A public health researcher delivered a dire warning on Monday during a panel on the implications of the Royal Dutch Shell ethane cracker plant in Beaver County, currently under construction.
“When we allow industry to get way out in front of public health and environmental oversight, we end up counting bodies,” said Dr. Brian Schwartz of the Geisinger Center for Health Research in Montour County.
Schwartz studies how environmental changes caused by energy exploitation activities, such as fracking, affect public health. He made his comments during the “Shale and Public Health” conference at the University of Pittsburgh Graduate School Of Public Health, an event organized by the League of Women Voters of Pennsylvania.

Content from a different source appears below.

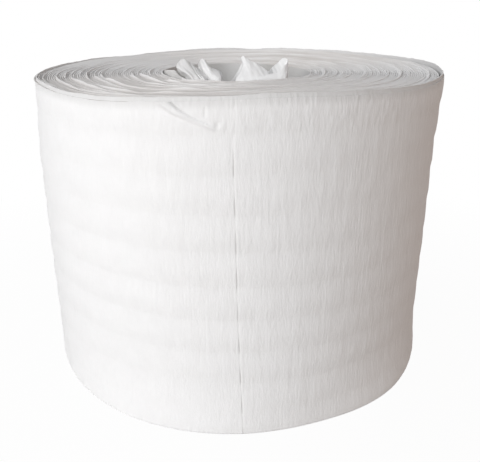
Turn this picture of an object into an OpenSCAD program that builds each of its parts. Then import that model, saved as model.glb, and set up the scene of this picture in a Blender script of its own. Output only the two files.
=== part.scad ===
// Coreless roll of perforated nonwoven wipes, standing on its end.
// One continuous web: the wound turns, and the loose inner end that stands in the hollow.

/* [Web] */
// Width of the web, so the height of the roll
web_w = 152; // [130:1:200]
// Diameter over the last turn
roll_d = 207; // [185:1:260]
// Diameter of the hollow that the winding mandrel left
hollow_d = 76; // [72:1:90]
// Length of a sheet, from one perforation line to the next
sheet_len = 203; // [150:1:300]

/* [Last turn] */
// Thickness of the last turn where it lies apart from the ones inside
last_turn_t = 1.2; // [0.8:0.1:2]
// How far the top edge of the last turn sits below the rim
last_turn_drop = 2.6; // [1:0.1:5]
// Width of the groove along the free end of the web
tail_gap = 1; // [0.6:0.1:2]

/* [Perforation] */
// Height of the lowest tie above the foot
first_tie = 10.7; // [8:0.1:14]
// Spacing of the ties
tie_pitch = 15.75; // [12:0.25:20]
// Height of a tie, which stays uncut
tie_len = 2.6; // [1.5:0.1:5]
// Width of a slit
slit_w = 0.5; // [0.3:0.1:1]
// How far the turns swell between two rows of ties
band_swell = 0.5; // [0.2:0.1:1]
// Depth of a slit below the dip at a row of ties
slit_depth = 0.6; // [0.3:0.1:1]

/* [Corner crease] */
// Length of the crease beside the front perforation line
crease_len = 27; // [15:1:35]
// Slope of the crease
crease_slope = 24; // [15:1:35]
// Distance between the two folds of the crease
crease_fold = 3; // [2:0.5:5]
// Width of each fold line
crease_line = 0.6; // [0.4:0.1:1]

/* [Ends] */
// Width of the rim, whose turns stand level
rim_w = 6; // [4:0.5:10]
// Rounding of the rim and of the foot
edge_round = 3; // [1:0.5:4]
// How far the top sinks from the rim to the hollow
end_dish = 4; // [2:0.5:6]
// Spacing of the turns that stand proud on the top
turn_pitch = 4.2; // [3.5:0.1:6]
// Width of a standing turn at its top
turn_edge_t = 0.7; // [0.5:0.1:1]
// Gap between the feet of neighbouring standing turns
turn_gap = 1.6; // [1:0.1:2.5]
// Depth of the valleys between standing turns
turn_relief = 2.4; // [1.5:0.1:3.5]
// How far the height of a standing turn wanders
turn_wave = 0.7; // [0.2:0.1:1]
// Width of the groove between turns on the underside
foot_groove_w = 0.8; // [0.5:0.1:1.2]
// Depth of that groove
foot_groove_depth = 0.6; // [0.3:0.1:1]

/* [Inner end] */
// Thickness of the loose inner end with its folds
loose_t = 1.2; // [0.8:0.1:1.6]
// Height of the lower edge of the loose end above the foot
loose_lift = 4; // [2:1:10]
// How far its highest corner stands above the rim
loose_rise = 7; // [5:0.5:10]

/* [Hidden] */
$fn = 96;
web_white = [0.95, 0.95, 0.95];
roll_r = roll_d / 2;
hollow_r = hollow_d / 2;
inside_r = roll_r - last_turn_t;
last_turn_top = web_w - last_turn_drop;
rim_inner_r = inside_r - rim_w;
slit_floor_r = roll_r - band_swell - slit_depth;
front = -90;
sheet_angle = 360 * sheet_len / (PI * roll_d);
line_count = max(1, floor(360 / sheet_angle));
tie_count = 1 + floor((last_turn_top - first_tie - tie_len) / tie_pitch);
spiral_start_r = hollow_r + turn_pitch / 2;
spiral_end_r = rim_inner_r - turn_pitch / 2;
spiral_turns = (spiral_end_r - spiral_start_r) / turn_pitch;
top_steps = 36;
foot_steps = 30;
edge_steps = 4;
band_steps = 4;
// Where a rounded edge stops short of the wall, in degrees
edge_stop = 15;
// Waves a turn in the height of the standing turns, and in their lean
rise_rates = [2.3, 3.7, 5.9];
lean_rate = 4.3;
buried = 1.5;
overcut = 5;

function mix(a, b, t) = a + (b - a) * t;
function side_r(z) = roll_r - band_swell * (1 + cos(360 * (z - first_tie) / tie_pitch)) / 2;
function end_z(r) = web_w - end_dish * (inside_r - r) / (inside_r - hollow_r);
function floor_z(r) = end_z(r) - turn_relief;
function spiral_r(turn) = spiral_start_r + turn_pitch * turn;
function round_points(centre, r, from, to) =
    [for (i = [0 : edge_steps]) let (a = mix(from, to, i / edge_steps)) centre + r * [cos(a), sin(a)]];

// Half section of the wound turns, from the hollow out over the foot, up the side and back over the top
function side_points() =
    let (n = ceil(band_steps * (last_turn_top - edge_round) / tie_pitch))
    [for (i = [0 : n]) let (z = mix(edge_round, last_turn_top, i / n)) [side_r(z), z]];
function section() = concat(
    [[hollow_r, 0]],
    round_points([side_r(edge_round) - edge_round, edge_round], edge_round, -90, -edge_stop),
    side_points(),
    [[inside_r, last_turn_top]],
    round_points([inside_r - edge_round, web_w - edge_round], edge_round, edge_stop, 90),
    [[rim_inner_r, web_w], [rim_inner_r, floor_z(rim_inner_r)], [hollow_r, floor_z(hollow_r)]]);

module wound_turns() {
    rotate_extrude() polygon(section());
}

// Slits of one perforation line, with the ties left between them
module perforation_line() {
    for (k = [0 : tie_count - 1]) {
        z = first_tie + k * tie_pitch + tie_len / 2;
        slit_len = min(tie_pitch - tie_len, last_turn_top + overcut - z);
        translate([slit_floor_r, -slit_w / 2, z])
            cube([roll_r - slit_floor_r + overcut, slit_w, slit_len]);
    }
}

module perforation() {
    for (k = [0 : line_count - 1])
        rotate([0, 0, front + k * sheet_angle]) perforation_line();
}

// The free end of the web is a torn perforation, one sheet back from the front line
module tail_groove() {
    rotate([0, 0, front - sheet_angle])
        translate([roll_r - band_swell - last_turn_t / 2, -tail_gap / 2, -overcut])
            cube([last_turn_t + overcut, tail_gap, last_turn_top + overcut]);
}

// Two fold lines run down from the edge of the last turn to the front perforation line
module corner_crease() {
    intersection() {
        difference() {
            cylinder(r = roll_r + overcut, h = web_w);
            translate([0, 0, -overcut]) cylinder(r = slit_floor_r, h = web_w + 2 * overcut);
        }
        rotate([0, 0, front]) for (side = [0, 1])
            translate([roll_r, 0, last_turn_top - crease_len * sin(crease_slope) + side * crease_fold])
                rotate([-crease_slope, 0, 0])
                    translate([-overcut, -crease_len, -crease_line / 2])
                        cube([2 * overcut, crease_len - crease_fold, crease_line]);
    }
}

// Outline of a spiral band of the given width, which follows the turns
function spiral_band(width, steps) =
    let (n = floor(spiral_turns * steps))
    [for (side = [-1, 1], i = [0 : n])
        let (turn = (side < 0 ? i : n - i) / steps, r = spiral_r(turn) + side * width / 2)
        r * [cos(360 * turn), sin(360 * turn)]];

module foot_groove() {
    translate([0, 0, -overcut])
        linear_extrude(height = overcut + foot_groove_depth)
            polygon(spiral_band(foot_groove_w, foot_steps));
}

// Crest of a standing turn: it wanders up and down and in and out, and sinks at both ends of the spiral
function crest_fade(turn) = min(1, 2 * turn, 2 * (spiral_turns - turn));
function crest_wander(turn) = [for (rate = rise_rates) sin(360 * turn * rate)] * [1, 1, 1] / 3;
function crest_r(turn) = spiral_r(turn) + turn_wave / 2 * sin(360 * turn * lean_rate);
function crest_z(turn) =
    mix(floor_z(crest_r(turn)) - buried / 2, end_z(crest_r(turn)) + turn_wave * crest_wander(turn),
        crest_fade(turn));
function turn_section(turn) =
    let (r = spiral_r(turn), base = (turn_pitch - turn_gap) / 2, z = floor_z(r) - buried)
    [[r - base, z], [r + base, z],
     [crest_r(turn) + turn_edge_t / 2, crest_z(turn)],
     [crest_r(turn) - turn_edge_t / 2, crest_z(turn)]];

// Wall through a row of four-cornered sections, each listed from its left foot round to its left top
module wall_through(corners) {
    n = len(corners) / 4 - 1;
    sides = [for (i = [0 : n - 1], k = [0 : 3])
        [4 * i + k, 4 * i + (k + 1) % 4, 4 * (i + 1) + (k + 1) % 4, 4 * (i + 1) + k]];
    ends = [[3, 2, 1, 0], [for (k = [0 : 3]) 4 * n + k]];
    polyhedron(corners, concat(sides, ends));
}

// Web edges that stand along the spiral, sunk into the top of the wound turns
module standing_turns() {
    wall_through([for (i = [0 : floor(spiral_turns * top_steps)]) let (turn = i / top_steps)
        for (p = turn_section(turn)) [p[0] * cos(360 * turn), p[0] * sin(360 * turn), p[1]]]);
}

// Top edge of the loose inner end, seen from above: [x, y, height above the rim] as shares of the
// hollow's radius and of the rise of its highest corner. It starts inside the wall of the hollow,
// follows that wall round to the front and stands up there in three folds.
loose_edge = [
    [-0.64, 0.88, -0.8], [-0.82, 0.48, -0.5], [-0.88, 0.10, -0.3], [-0.85, -0.22, 0.0],
    [-0.77, -0.45, 0.6], [-0.66, -0.55, 0.9], [-0.54, -0.58, 0.3], [-0.45, -0.66, -0.7],
    [-0.40, -0.51, 0.0], [-0.46, -0.31, 1.0], [-0.35, -0.21, 0.7], [-0.24, -0.32, 0.1],
    [-0.21, -0.50, -0.4], [-0.13, -0.61, -0.7], [-0.08, -0.45, 0.3], [-0.05, -0.32, 1.0],
    [0.13, -0.24, 0.6], [0.39, -0.24, 0.0], [0.55, -0.31, 0.5], [0.63, -0.45, 0.8],
    [0.59, -0.63, -0.6], [0.34, -0.69, -0.8], [0.10, -0.62, -0.8]];
loose_steps = 3;
tangent_step = 0.1;

function spline(p, t) =
    let (last = len(p) - 1, i = min(floor(t), last - 1), f = t - i,
         a = p[max(i - 1, 0)], b = p[i], c = p[i + 1], d = p[min(i + 2, last)])
    b + f / 2 * (c - a + f * (2 * a - 5 * b + 4 * c - d + f * (3 * b - a - 3 * c + d)));
function loose_plan(t) = let (p = spline(loose_edge, t)) hollow_r * [p[0], p[1]];
function loose_top(t) = web_w + loose_rise * spline(loose_edge, t)[2];
function loose_side(t) =
    let (a = loose_plan(max(0, t - tangent_step)),
         b = loose_plan(min(len(loose_edge) - 1, t + tangent_step)), d = b - a)
    [-d[1], d[0]] / norm(d);

module loose_end() {
    wall_through([for (i = [0 : (len(loose_edge) - 1) * loose_steps])
        let (t = i / loose_steps, half = loose_t / 2 * loose_side(t))
        for (corner = [[1, loose_lift], [-1, loose_lift], [-1, loose_top(t)], [1, loose_top(t)]])
            let (p = loose_plan(t) + corner[0] * half) [p[0], p[1], corner[1]]]);
}

module wipe_roll() {
    color(web_white) {
        difference() {
            wound_turns();
            perforation();
            tail_groove();
            corner_crease();
            foot_groove();
        }
        standing_turns();
        loose_end();
    }
}

wipe_roll();
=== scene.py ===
import math

import bpy
import numpy as np
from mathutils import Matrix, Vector


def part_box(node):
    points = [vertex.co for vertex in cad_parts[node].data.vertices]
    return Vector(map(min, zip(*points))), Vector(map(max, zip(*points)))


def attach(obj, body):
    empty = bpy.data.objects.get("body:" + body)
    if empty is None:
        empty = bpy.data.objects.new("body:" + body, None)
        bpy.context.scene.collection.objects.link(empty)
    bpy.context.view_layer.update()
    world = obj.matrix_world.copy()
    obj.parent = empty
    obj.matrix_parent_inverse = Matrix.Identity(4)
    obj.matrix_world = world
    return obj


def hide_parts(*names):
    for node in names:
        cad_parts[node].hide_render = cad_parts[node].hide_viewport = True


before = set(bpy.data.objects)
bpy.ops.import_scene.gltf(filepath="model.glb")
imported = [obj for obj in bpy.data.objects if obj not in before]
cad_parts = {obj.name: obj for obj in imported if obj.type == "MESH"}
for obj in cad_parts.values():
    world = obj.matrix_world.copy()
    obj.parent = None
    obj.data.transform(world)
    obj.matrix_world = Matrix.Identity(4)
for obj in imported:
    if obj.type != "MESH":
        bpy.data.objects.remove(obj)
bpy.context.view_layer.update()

mm = 0.001
rollLow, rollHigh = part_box("wipe_roll")

roll = {
    "radius": (rollHigh.x - rollLow.x) / 2,    # over the last turn
    "webWidth": 152 * mm,                      # height of the rim
    "hollowRadius": 38 * mm,
    "sheetLength": 203 * mm,
    "firstTie": 10.7 * mm,
    "tiePitch": 15.75 * mm,
    "tieLength": 2.6 * mm,
    "lastTurnDrop": 1.55 * mm,                 # how far the edge of the last turn sits below the rim
    "endDish": 1.2 * mm,                       # how far the top sinks towards the hollow
    "endCurve": 1.3,                           # the power with which it sinks
}
front = -math.pi / 2
sheetAngle = roll["sheetLength"] / roll["radius"]
tailAngle = front - sheetAngle


# Smooth chance, with no picture behind it

rippleCells = 4096    # a ripple comes round again after so many cells
patchRows = 256       # and patches after so many rows


def ease(t):
    t = np.clip(t, 0, 1)
    return t * t * (3 - 2 * t)


def hump(x, centre, width):
    return np.exp(-((x - centre) / width) ** 2)


def turnedFrom(angle, centre):    # signed angle from the centre, between minus and plus half a turn
    return (angle - centre + math.pi) % (2 * math.pi) - math.pi


def ripple(x, seed):
    x = np.asarray(x, float)
    table = np.random.default_rng(seed).uniform(-1, 1, rippleCells)
    cell = np.floor(x).astype(int)
    f = ease(x - cell)
    return table[cell % rippleCells] * (1 - f) + table[(cell + 1) % rippleCells] * f


def patches(x, y, around, seed):    # smooth both ways, and x comes round again after so many cells
    table = np.random.default_rng(seed).uniform(-1, 1, (around, patchRows))
    cx = np.floor(x).astype(int)
    cy = np.floor(y).astype(int)
    fx = ease(x - cx)
    fy = ease(y - cy)
    low, high = (table[cx % around, row] * (1 - fx) + table[(cx + 1) % around, row] * fx
                 for row in (cy % patchRows, (cy + 1) % patchRows))
    return low * (1 - fy) + high * fy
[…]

“You can try to assess exposure and try to prevent the occurrence of health outcomes by intervening if exposures go up,” added Schwartz, “but the bottom line is that this facility is going to contribute to air quality impacts and it’s going to contribute health impacts.”
The planned facility will turn a natural gas byproduct into 1.6 million tons of plastic each year and is expected to employ 600 permanent workers.
Shell argues the ethane cracker won’t harm public health. A spokesman for the Pennsylvania Department of Environment Protection has said that Shell’s permit requires the company to comply with extensive reporting and monitoring requirements of the plants emissions.
Shell previously paid to relocate families living near a petrochemical plant in Louisiana, after it was revealed that toxic leaks had not been properly reported to the state’s environmental watchdog. That effort was led by locals who worried about the health impacts of the Shell facility and other chemical plants in the area.
But some worry there’s been inadequate attention paid to the potential health impacts of the proposed ethane cracker in Beaver County. Some panels at the conference said the prioritization of job growth and insufficient data are partly to blame.
Panelist Jennifer Baka, a geographer at Pennsylvania State University, specializes in the impacts of shale on policy, ecology and people. She said instead of going straight to health consequences, researchers are finding it’s more effective to start conversations with nearby residents on quality of life impacts.
“What’s going to happen to the roads, what’s going to happen to the amount of noise and truck traffic? I think that’s where you start the conversation,” explained Baka. “Then you can lead to, OK, well what’s going to happen to your water quality, what’s going to happen to your air quality.”
Baka said because conversations about the environment are so polarizing, researchers must be sensitive about how they word things in order to avoid appearing biased against natural gas.